Support our COVID-19 Response Fund today!

Your gifts to our COVID-19 Response Fund will help us:

• Continue offering life-saving shelter and 24/7 support to survivors and their children who have escaped dangerous abusers.

• Deliver food, hygiene supplies, and other critical resources to families across the community who are struggling.

• Provide phone support and assistance to survivors in our housing and community-based programs, and to callers seeking help on our 24-hotline.

• Purchase supplies needed to keep our community safe and healthy, including sanitizer and cleaners.

Our amazing Advocacy Center team has been making adjustments to how we serve families through this crisis, delivering food, produce, and supplies to 20+ survivor families each week.

READ MORE UPDATES FROM OUR PROGRAMS

Our response to the coronavirus pandemic

We are taking active measures to prevent the spread of COVID-19 to protect those we serve along with our staff and volunteers. We are responding calmly, and utilizing the most up-to-date information from experts while carefully following Governor Brown Executive Order. Below are just some of the many steps we have enacted across our programs, but may not reflect of-the-moment practices.

Emergency Shelter

• We are disinfecting surfaces, sanitizing, and hand washing very frequently! 

• Staff and shelter residents are practicing social distancing (6+ feet) and have been provided with masks to wear whenever outside their room or office. We are promoting staggered use of community areas.

• Advocacy and support are being provided by phone.

• We have provided all staff and participants with cleaning supplies and coronavirus info in multiple languages, and everyone is required to either wash or use sanitizer as they enter our secure location.

• Thanks to a generous funder, mini fridges have been installed in each private bedroom, to limit time spent in our shared kitchen, and we have encouraged families to eat in their room.

• We have updated our screening and room turnover/cleaning practices, to ensure the safety of incoming families and our shelter community.

Youth and Family Program

• Our Youth and Family Advocates are largely working remotely, offering support to youth and parents by phone and via video chat.

• Advocates have been creative about teaching kids hand washing and practicing safe distancing with fun activities and songs.

• Virtual support groups and youth activities launched and are being offered to families in our emergency shelter! 

• Staff have compiled age-appropriate Activity Kits for families that include learning resources, art materials, and games. These have been distributed to everyone in our shelter and are being delivered to those in our community-based programs.

• Families in shelter have each received a laptop, to make online learning and social distancing easier.

Community-based Programs

• For our Advocacy Center, Housing, and Community-based Programs, we continue to offer case management, emotional support, emergency assistance funds, and more by phone.

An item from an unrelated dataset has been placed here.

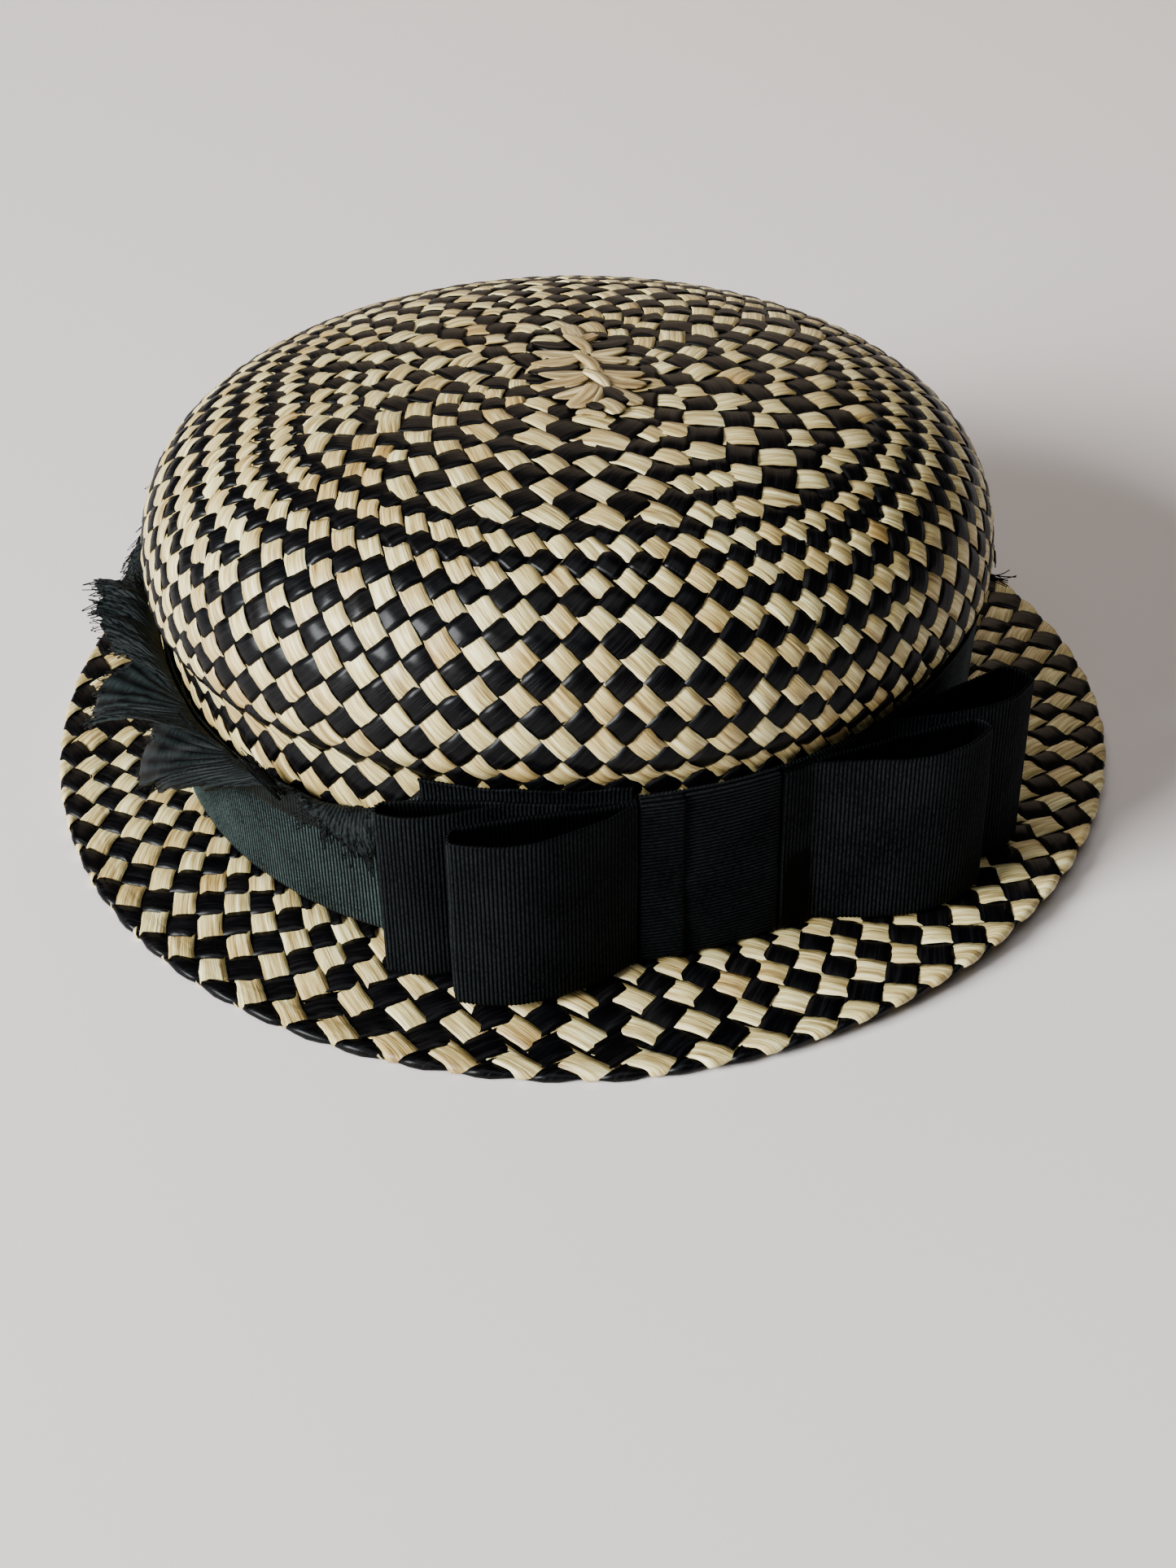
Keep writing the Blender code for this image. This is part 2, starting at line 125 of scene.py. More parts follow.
def run_lengths(points: np.ndarray) -> np.ndarray:
    """Return how far along a line each of its points lies."""
    return np.concatenate([[0.0], np.cumsum(np.linalg.norm(np.diff(points, axis=0), axis=1))])


def read_line(marks: np.ndarray | float, points: np.ndarray, lengths: np.ndarray) -> np.ndarray:
    """Return the points that lie at distances along a line.

    Args:
        marks: The distances.
        points: The line's points.
        lengths: How far along each of them lies.

    Returns:
        One row for each distance.
    """
    return np.stack([np.interp(marks, lengths, points[:, axis]) for axis in range(points.shape[1])], axis=-1)


def cell_angle(phase: tuple[tuple[float, float], ...], count: int, index: np.ndarray | float) -> np.ndarray:
    """Return the angles of places in a row of the weave.

    Args:
        phase: Angles in degrees, each with the number of the cell there.
        count: How many cells the row has.
        index: The places, counted in cells.

    Returns:
        Their angles in radians.
    """
    turns, rest = np.divmod(index, count)
    degrees, cells = zip(*phase)
    return np.radians(np.interp(rest, cells, degrees) + 360.0 * turns)


def read_round(table: tuple[tuple[float, float], ...], angle: np.ndarray | float) -> np.ndarray:
    """Read a table of values that runs once round the hat.

    Args:
        table: Degrees, each with its value, over a full turn.
        angle: Angles in radians.

    Returns:
        The value at each angle.
    """
    degrees, values = zip(*table)
    return np.interp((np.degrees(angle) - degrees[0]) % 360.0 + degrees[0], degrees, values)


def evenly(points: np.ndarray, pitch: float) -> np.ndarray:
    """Space the points of a line evenly along it.

    Args:
        points: One row for each point.
        pitch: The distance between new points, which the line's length rounds.

    Returns:
        The new points, ends included.
    """
    lengths = run_lengths(points)
    count = max(int(round(lengths[-1] / pitch)), 2)
    return read_line(np.linspace(0.0, lengths[-1], count + 1), points, lengths)


class Cloth:
    """A bmesh that grids are laid into, with a place on the straw or ribbon kept for each vertex."""

    def __init__(self) -> None:
        """Start empty."""
        self.bm = bmesh.new()
        self.layer = self.bm.verts.layers.float_vector.new("lie")

    def lay(self, places: np.ndarray, lie: np.ndarray) -> None:
        """Lay one grid.

        Args:
            places: Its points, rows by columns by 3. Seen from outside, columns run to the right
                when rows run up.
            lie: The same shape: across and along in millimetres, and a number for the piece.
        """
        rows, columns = places.shape[:2]
        made = bmesh.ops.create_grid(self.bm, x_segments=columns - 1, y_segments=rows - 1, size=1.0)
        for vert, place, mark in zip(made["verts"], places.reshape(-1, 3), lie.reshape(-1, 3)):
            vert.co = place
            vert[self.layer] = mark

    def finish(self, name: str, material: bpy.types.Material, thickness: float, offset: float = -1.0,
               slot: str | None = None, weld: float = 0.0) -> bpy.types.Object:
        """Turn what was laid into one smooth piece of the hat.

        Args:
            name: The piece's name.
            material: Its material.
            thickness: Its thickness, or 0 to leave it as it is.
            offset: Where the thickness goes: -1 inwards, 0 both ways.
            slot: Not used.
            weld: Distance under which vertices are joined, or 0.

        Returns:
            The piece.
        """
        if weld:
            bmesh.ops.remove_doubles(self.bm, verts=self.bm.verts, dist=weld)
        mesh = bpy.data.meshes.new(name)
        self.bm.to_mesh(mesh)
        self.bm.free()
        mesh.shade_smooth()
        mesh.materials.append(material)
        piece = bpy.data.objects.new(name, mesh)
        bpy.context.scene.collection.objects.link(piece)
        if thickness:
            wall = piece.modifiers.new("thickness", "SOLIDIFY")
            wall.thickness = thickness
            wall.offset = offset
            wall.use_rim = True
        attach(piece, "root")
        LOG.info("%s: %d faces", name, len(mesh.polygons))
        return piece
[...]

• Staff are bringing resources, supplies, and food boxes to participants’ homes whenever possible and delivering at the door with safe distancing.

• Families not experiencing symptoms can arrange to pick-up food, hygiene items, and other supplies without direct staff contact. 

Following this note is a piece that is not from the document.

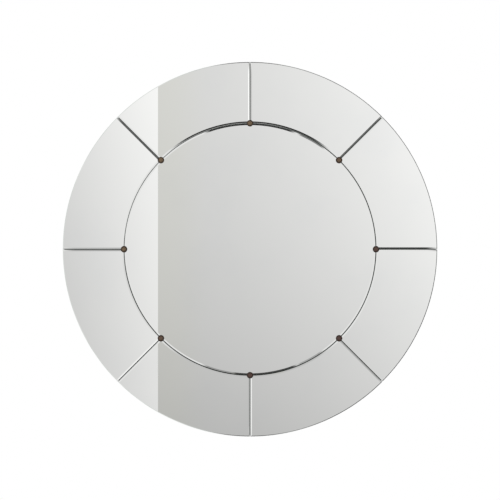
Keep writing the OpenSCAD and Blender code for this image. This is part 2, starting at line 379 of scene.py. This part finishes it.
def foamTape():
    material, tree, shader = newTree("foamTape")
    point = objectPoint(tree)
    bubbles = cells(tree, point, 1600.0)
    tone = spread(tree, noise(tree, point, 60.0))
    setInputs(tree, shader, {
        "Base Color": mixColour(tree, tone, tapeLook["dim"], tapeLook["pale"]),
        "Roughness": fade(tree, bubbles, 0.1, 0.6, tapeLook["smooth"], tapeLook["rough"]),
    })
    bump(tree, shader, bubbles, tapeLook["relief"], 0.6)
    return material


feltLook = {
    "dark": (0.028, 0.027, 0.026), "fleck": (0.085, 0.082, 0.078),
    "smooth": 0.86, "rough": 0.97, "sheen": 0.35, "relief": 0.0005,
}


def pressedFelt():
    material, tree, shader = newTree("pressedFelt")
    point = objectPoint(tree)
    fibres = noise(tree, objectPoint(tree, (1.0, 1.0, 3.2)), 1500.0, 4.0, 0.7)
    crossed = noise(tree, objectPoint(tree, (3.0, 1.0, 1.0)), 1300.0, 4.0, 0.7)
    tuft = calc(tree, "MAXIMUM", fibres, crossed)
    setInputs(tree, shader, {
        "Base Color": mixColour(tree, fade(tree, tuft, 0.52, 0.72), feltLook["dark"], feltLook["fleck"]),
        "Roughness": spread(tree, noise(tree, point, 300.0), feltLook["smooth"], feltLook["rough"]),
        "Sheen Weight": feltLook["sheen"],
        "Sheen Roughness": 0.6,
    })
    bump(tree, shader, tuft, feltLook["relief"], 0.8)
    return material


finishes = {
    "silver": silveredGlass(), "arris": groundArris(), "edge": glassEdge(), "backing": backingPaint(),
    "bronze": antiqueBronze(), "zinc": zincSteel(), "board": paintedBoard(), "ply": birchPly(),
    "foam": foamTape(), "felt": pressedFelt(),
}
print("finishes made:", len(finishes))


mergeDistance = 0.000002  # points closer than this are one


def meshObject(name, points, edges=(), faces=()):
    mesh = bpy.data.meshes.new(name)
    mesh.from_pydata([tuple(point) for point in points], list(edges), list(faces))
    mesh.update()
    made = bpy.data.objects.new(name, mesh)
    bpy.context.scene.collection.objects.link(made)
    return made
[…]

• Advocates are staggering shifts on-site and working remotely whenever possible. 

• We have launched and are now offering remote support group options for adults!

Prevention Education

• During school closures, all advocates are working remotely. The team has been developing digital materials and resources for students and teachers, and providing virtual presentations as appropriate. 

• Confidential advocacy is still available to Portland Public School students by phone and text.

Staff

• All staff members are staggering shifts on-site, wearing masks whenever outside their office, practicing social distancing (6+ feet), and taking their temperature upon arrival.

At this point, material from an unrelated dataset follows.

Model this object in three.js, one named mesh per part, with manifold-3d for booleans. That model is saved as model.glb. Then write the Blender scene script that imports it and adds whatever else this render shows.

• If a staff member begins experiencing symptoms, or someone in their household is, they will be asked to self-quarantine at home. This time is paid.

• We are being creative about offering work options to our staff that ensure continuity of essential services, while limiting direct contact, promoting safety and well-being, and preventing any loss in income for members of our team.

• Distribution of emergency funds and checks are uninterrupted, but we may be slightly delayed in sending acknowledgements to our generous donors.

• All volunteer shifts have been suspended until further notice. 



2,309


times adults accessed support groups, therapy, and one-on-one emotional support services last year



60%


of the survivors we serve are children



433 survivors


received support on our hotline last year

 

“Survivors have already been navigating significant challenges related to domestic violence and their safety, and the impacts of coronavirus are additional hurdles. Our advocates have been working around-the-clock to keep our shelter and hotline staffed 24/7 and to connect survivors across the community with the food, hygiene supplies, and critical resources they need.”